Texas A&M Engineering researchers have been awarded $1.3 million in funding from the U.S. Department of Energy’s Advanced Research Projects Agency-Energy (ARPA-E). With the award, researchers will focus on the design, fabrication and testing of a lightweight and ultra-efficient electric powertrain for aircraft propulsion to reduce the energy costs and emissions of aviation.  

The Texas A&M team is led by principal investigator Hamid Toliyat, Raytheon Professor in the Department of Electrical & Computer Engineering and head of the Advanced Electric Machines and Power Electronics Lab, and recent Texas A&M graduate Matthew Gardner ’19, who is an assistant professor at The University of Texas at Dallas.

Their multidisciplinary team includes Prasad Enjeti, Department of Electrical and Computer Engineering; Dion Antao, Jonathan Felts,  Jaime Grunlan and Bryan Rasmussen from the J. Mike Walker ’66 Department of Mechanical Engineering; Moble Benedict from the Department of Aerospace Engineering; and Patrick Shamberger from the Department of Materials Science and Engineering.

The team’s technology will reach unprecedented peak power density and efficiency via an axial flux motor with lightweight carbon fiber reinforced structural material,  a GaN multilevel inverter, a thermally conductive nanocomposite electrical insulation and a two-phase thermal management system with zeolite thermal energy storage to absorb the excess heat generated during takeoff.
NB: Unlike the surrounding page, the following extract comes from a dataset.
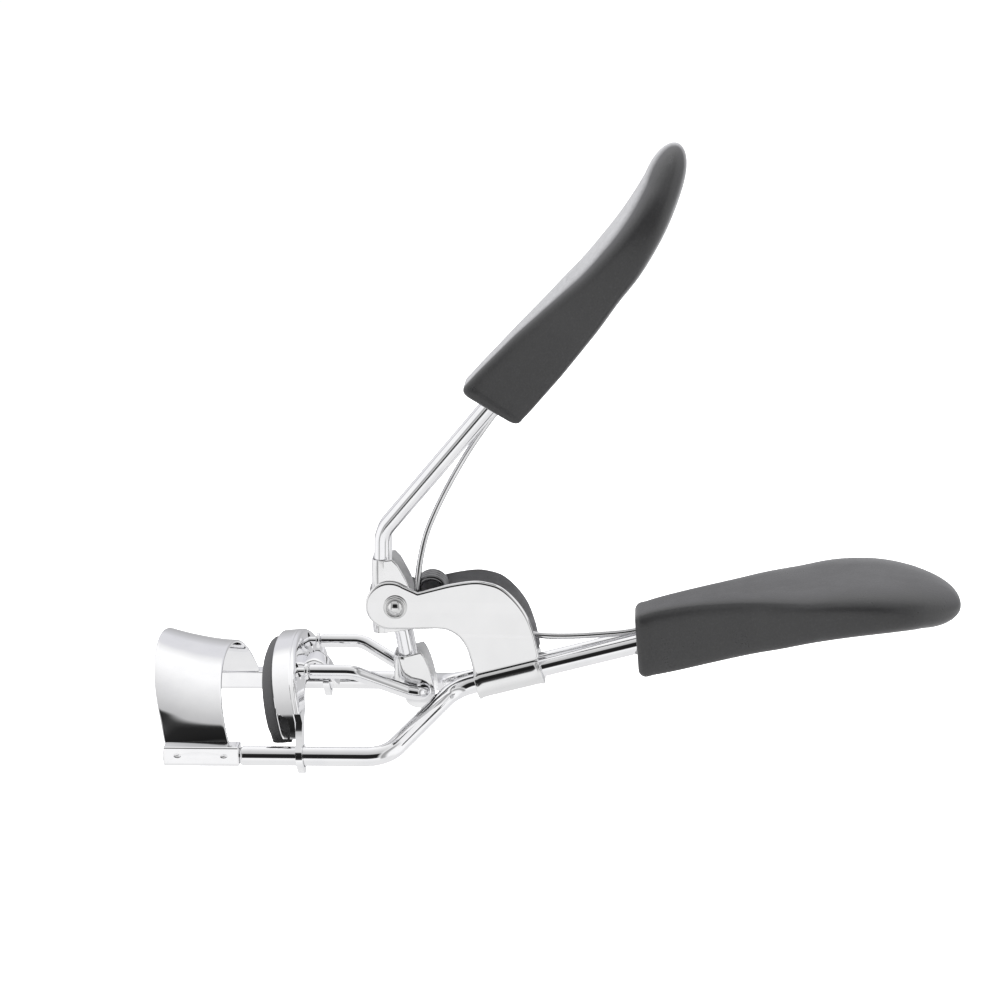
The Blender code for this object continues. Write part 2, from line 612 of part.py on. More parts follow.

Each subsystem is designed for tight integration with the other subsystems to minimize weight.

“The wealth of technical expertise at Texas A&M allowed us to form a multidisciplinary team that can approach this problem from every angle to achieve a profound advance in electric powertrains, and help enable electric and hybrid-electric aircraft. This project will also give Texas A&M students invaluable experience solving challenging real-world problems with a multidisciplinary team,” said Toliyat.

Texas A&M received this competitive award from ARPA-E’s Aviation-class Synergistically Cooled Electric-motors with integrated Drives (ASCEND) program, which works to develop innovative lightweight and ultra-efficient electric motors, drives and associated thermal management systems (collectively referred to as the all-electric powertrain) that will help enable net-zero carbon emissions in single-aisle, 150-200 passenger commercial aircraft.

“Millions of Americans travel on single-aisle aircraft every year, contributing to continued increases in energy use and emissions by commercial airlines,” said ARPA-E Director Lane Genatowski in the ARPA-E release announcing the awards. “REEACH and ASCEND teams will work to lower these burdens by creating innovative new systems to enable more cost-effective and efficient flight systems for commercial travel.”